Budget consultation is when a government seeks community input into budget decision-making at a more strategic level. It may involve gaining an understanding of community satisfaction levels and priorities to help determine where funds are allocated when the government deliberates its budget. This can involve online tools such as engagementHQ’s survey and Q&A functions.

What is a budget simulator?

It’s an online tool that provides citizens with a simulation of their government’s budget and allows them to move funds around and see bottom-line impacts and benefits. It helps people see the components of the budget – including revenue and expenses – breaks down funding for key services and investment, and gives people an opportunity to prioritize how those funds are spent.

Enabling community budgeting and participation

Participatory budgeting enables a community to be meaningfully involved in budget decisions that impact them. It helps people understand and appreciate the challenges involved in setting a budget and prioritizing funding – whether for a project or an entire city budget. It’s a genuinely transparent and tangible way for the community to influence funding decisions and, when done right, is one of the most effective ways to build trust between citizens and government.

It is most effective when you have a genuine opportunity (and appetite) for the community to influence how funds are prioritized and allocated. It is particularly impactful when a government needs to:

  • make budget cuts or tough/potentially unpopular budgeting decisions (e.g. in the wake of an economic downturn or reduction in revenue)
  • build trust with the community (e.g. if a government has reputational challenges)
  • allocate funds to a project where are a number of viable options and diversity of community opinions on a preferred outcome (e.g. funding play equipment in a park)

Benefits and outcomes of participatory budgeting

Budget engagement has the potential to:

  • encourage a ‘compromise’ mindset for participants
  • prompt people to think more strategically about what’s important to them and their community
  • create empathy for those who have to make hard budget choices

Engaging on Citywide Budgets

Many community members don’t fully appreciate the complexities involved in developing a budget, particularly a city budget. This can lead to distrust and even anger when unpopular decisions are made.

By having the opportunity to use an online budget simulator, communities can learn how budgets are structured and how decisions are made. They have a chance to be the decision-maker and see the challenges and the impacts of those decisions, as well as the trade-offs required for particular outcomes. 

Budget simulations:

  • show the relationship between revenue and spending
  • show bottom-line effects of decisions
  • convey the need – and difficulty – of trade-offs
  • empower citizens to help make those trade-offs

The Royal Borough of Kingston upon Thames (UK) used engagementHQ’s budget simulator Balancing Act to empower citizens to review its proposed budget and ask how they would balance the available bottom line. Participants were invited to share ideas on how they could make savings or deliver services differently. The context (in 2020/21) was that the council was facing financial challenges after no longer receiving general funding from the government.

In another example, the City of Stillwater (USA) invited its citizens to show how they would balance the budget, while Wellington City Council’s Annual Plan holistic approach to budget consultation envisaged a ‘hands-on’ community approach to balancing budget demands.

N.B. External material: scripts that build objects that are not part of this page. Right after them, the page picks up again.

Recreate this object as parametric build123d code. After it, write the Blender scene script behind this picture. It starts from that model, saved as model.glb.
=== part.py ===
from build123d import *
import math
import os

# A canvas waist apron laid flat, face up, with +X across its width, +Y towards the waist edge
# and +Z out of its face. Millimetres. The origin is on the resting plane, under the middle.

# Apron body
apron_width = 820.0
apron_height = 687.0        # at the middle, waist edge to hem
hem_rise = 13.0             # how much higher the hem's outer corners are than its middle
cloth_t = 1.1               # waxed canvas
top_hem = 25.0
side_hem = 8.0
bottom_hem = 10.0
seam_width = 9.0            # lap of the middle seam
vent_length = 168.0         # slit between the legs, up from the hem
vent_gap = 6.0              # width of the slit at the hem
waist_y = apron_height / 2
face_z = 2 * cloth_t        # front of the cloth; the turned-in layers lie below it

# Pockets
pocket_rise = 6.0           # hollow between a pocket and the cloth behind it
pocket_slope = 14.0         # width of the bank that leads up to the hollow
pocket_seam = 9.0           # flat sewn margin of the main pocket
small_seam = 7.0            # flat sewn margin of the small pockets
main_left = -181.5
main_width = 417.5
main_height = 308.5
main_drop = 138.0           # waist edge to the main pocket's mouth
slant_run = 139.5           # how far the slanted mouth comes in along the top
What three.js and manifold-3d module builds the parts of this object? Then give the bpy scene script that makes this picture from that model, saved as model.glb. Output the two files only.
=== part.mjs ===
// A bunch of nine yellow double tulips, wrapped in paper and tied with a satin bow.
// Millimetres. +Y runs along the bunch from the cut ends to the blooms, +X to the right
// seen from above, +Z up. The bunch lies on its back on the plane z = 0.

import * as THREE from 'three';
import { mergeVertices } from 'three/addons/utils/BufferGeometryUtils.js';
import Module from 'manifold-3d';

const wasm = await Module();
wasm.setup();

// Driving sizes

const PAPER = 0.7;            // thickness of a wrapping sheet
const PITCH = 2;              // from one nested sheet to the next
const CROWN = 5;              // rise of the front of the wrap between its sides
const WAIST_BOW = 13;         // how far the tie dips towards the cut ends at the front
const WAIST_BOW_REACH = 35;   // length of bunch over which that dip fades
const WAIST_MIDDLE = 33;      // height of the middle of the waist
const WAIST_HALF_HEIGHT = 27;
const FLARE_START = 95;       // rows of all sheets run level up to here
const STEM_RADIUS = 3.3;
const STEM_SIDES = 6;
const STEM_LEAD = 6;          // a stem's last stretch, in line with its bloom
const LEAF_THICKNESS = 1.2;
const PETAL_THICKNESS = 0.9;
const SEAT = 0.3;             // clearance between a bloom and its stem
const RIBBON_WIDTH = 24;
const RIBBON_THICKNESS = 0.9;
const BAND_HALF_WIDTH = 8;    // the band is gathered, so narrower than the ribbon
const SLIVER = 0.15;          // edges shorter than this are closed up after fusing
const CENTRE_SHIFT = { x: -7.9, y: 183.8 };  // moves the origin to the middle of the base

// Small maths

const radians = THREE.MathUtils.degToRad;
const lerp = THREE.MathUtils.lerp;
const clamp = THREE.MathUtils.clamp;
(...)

Project-based Budget Engagement 

As with a citywide budget, project-based engagement for smaller scale locations empowers citizens and helps them understand the trade-offs required when allocating finite funds. It provides a transparent and democratic method of decision-making when there are a number of viable options for how funds can be invested in a particular project. 

Wagga Wagga City Council (New South Wales, Australia), for example, adapted engagementHQ’s budget simulator so it could be easily used by children to match play equipment with different parks in the city. Council re-named the tool ‘The Funbobulator’.  In addition, Blue Mountains City Council (New South Wales, Australia) used Wagga Wagga’s Funbobulator to help children to make decisions about their favorite parks (along with their parents and other community members).

The Three ‘C’s of Budget Engagement

  City Budget Project-Based
Constraints
  • Spending can’t exceed revenue* (participants have the same constraints as government)
  • Legislative requirements must be included (there are certain things that must be funded by law)
  • Some funds will be restricted (not all parts of your budget are necessarily offered up if not relevant/able to be changed)

 

  • The budget is finite (explain how money is available and why)
  • Participants have the same constraints as the government in how funds are allocated
Context
  • Explain why each budget item is important
  • Explain the history of the item (current and previous funding)
  • Use visualizations and video to tell the story/provide more information

 

  • Explain what decisions need to be made.
  • Explain the rationale and history behind the available budget (Is this new funding? If existing, how has it previously been allocated? Is there best practice as a reference?)
Consequence
  • What would a service cut mean?
  • What will be the impact on funding reserve?
  • Will the decision require a rate/tax increase?

 

  • What are the consequences of certain decisions?
  • What are the trade-offs?

Things to think about in participatory budgeting…

In any form of budget engagement, it’s important participants clearly understand what is being asked of them and why. 

Have you clearly provided context for the budget engagement?
  • How well does your community understand the issue/challenge? You may need to undertake some scene-setting communication before embarking on your formal budget engagement.
Have you made it clear what they can and can’t influence?
  • Does your community understand what is negotiable and what’s not?
  • how their input will be used?
Have you made available all relevant data needed for informed decision-making? You will need:
  • searchable data
  • accurate data that is kept up-to-date
  • information about non-negotiables (spending constraints)
  • context for the decision
How will you promote the budget engagement opportunity?
  • Do you have a communication strategy?
  • Does it require a budget?
How will you involve stakeholders?
  • Is there a role for elected members?
  • What information/key messages do they need to help make the budget engagement successful?
How will you report back to the community?
  • Have you outlined your process from the start, including how you will close the feedback loop at the conclusion of the engagement?
  • Do you have a strategy if the budget engagement outcome does not align with Council priorities/political will?

Participatory budgeting is an excellent way to connect with and empower your community in decisions that impact them — in a way that also broadens their understanding of government budgets and their challenges.